Challenge:
Reproduce the following material exactly, including every line.

Dataset excerpt:
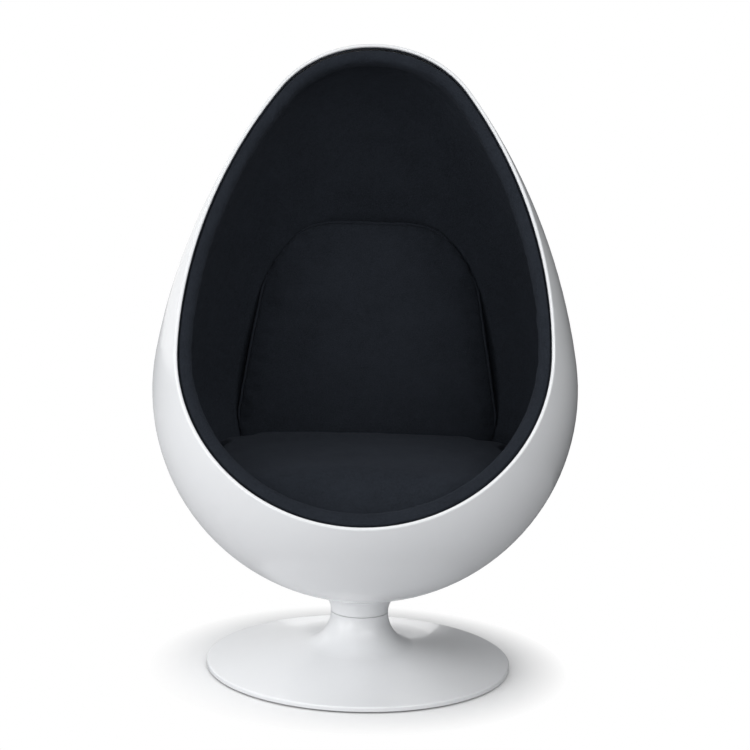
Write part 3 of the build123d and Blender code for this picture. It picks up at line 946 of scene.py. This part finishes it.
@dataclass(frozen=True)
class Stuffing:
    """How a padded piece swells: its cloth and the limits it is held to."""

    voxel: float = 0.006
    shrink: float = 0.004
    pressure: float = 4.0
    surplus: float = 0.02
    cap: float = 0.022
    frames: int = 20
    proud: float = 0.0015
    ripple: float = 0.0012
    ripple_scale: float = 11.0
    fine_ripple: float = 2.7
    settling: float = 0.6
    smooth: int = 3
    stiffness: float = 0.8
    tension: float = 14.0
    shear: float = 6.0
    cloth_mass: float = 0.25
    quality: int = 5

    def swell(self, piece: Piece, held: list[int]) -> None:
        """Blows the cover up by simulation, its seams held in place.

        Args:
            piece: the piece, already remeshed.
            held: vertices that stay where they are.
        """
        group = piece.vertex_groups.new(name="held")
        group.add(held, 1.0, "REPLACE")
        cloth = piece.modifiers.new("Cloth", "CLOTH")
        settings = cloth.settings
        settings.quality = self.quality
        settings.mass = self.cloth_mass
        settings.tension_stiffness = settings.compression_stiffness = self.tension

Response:
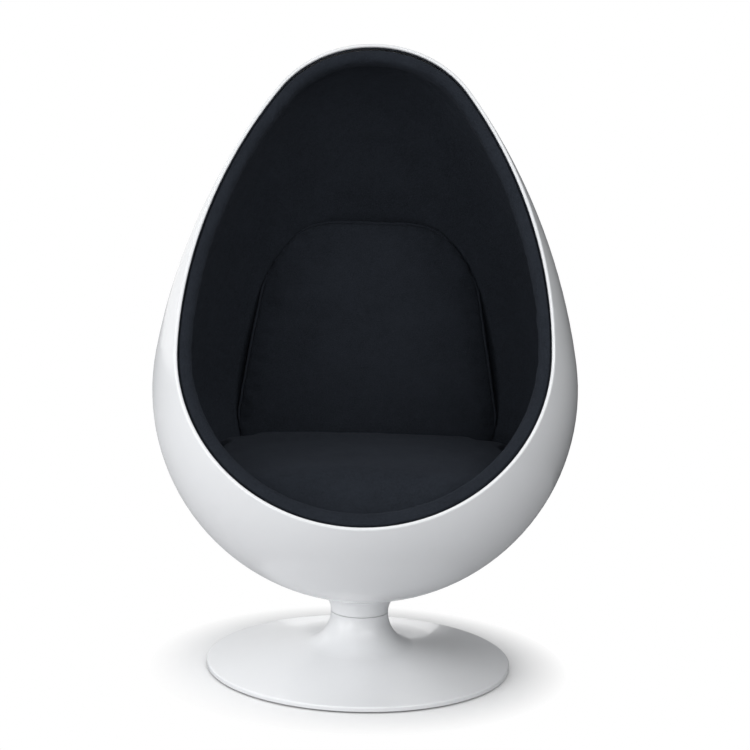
Write part 3 of the build123d and Blender code for this picture. It picks up at line 946 of scene.py. This part finishes it.
@dataclass(frozen=True)
class Stuffing:
    """How a padded piece swells: its cloth and the limits it is held to."""

    voxel: float = 0.006
    shrink: float = 0.004
    pressure: float = 4.0
    surplus: float = 0.02
    cap: float = 0.022
    frames: int = 20
    proud: float = 0.0015
    ripple: float = 0.0012
    ripple_scale: float = 11.0
    fine_ripple: float = 2.7
    settling: float = 0.6
    smooth: int = 3
    stiffness: float = 0.8
    tension: float = 14.0
    shear: float = 6.0
    cloth_mass: float = 0.25
    quality: int = 5

    def swell(self, piece: Piece, held: list[int]) -> None:
        """Blows the cover up by simulation, its seams held in place.

        Args:
            piece: the piece, already remeshed.
            held: vertices that stay where they are.
        """
        group = piece.vertex_groups.new(name="held")
        group.add(held, 1.0, "REPLACE")
        cloth = piece.modifiers.new("Cloth", "CLOTH")
        settings = cloth.settings
        settings.quality = self.quality
        settings.mass = self.cloth_mass
        settings.tension_stiffness = settings.compression_stiffness = self.tension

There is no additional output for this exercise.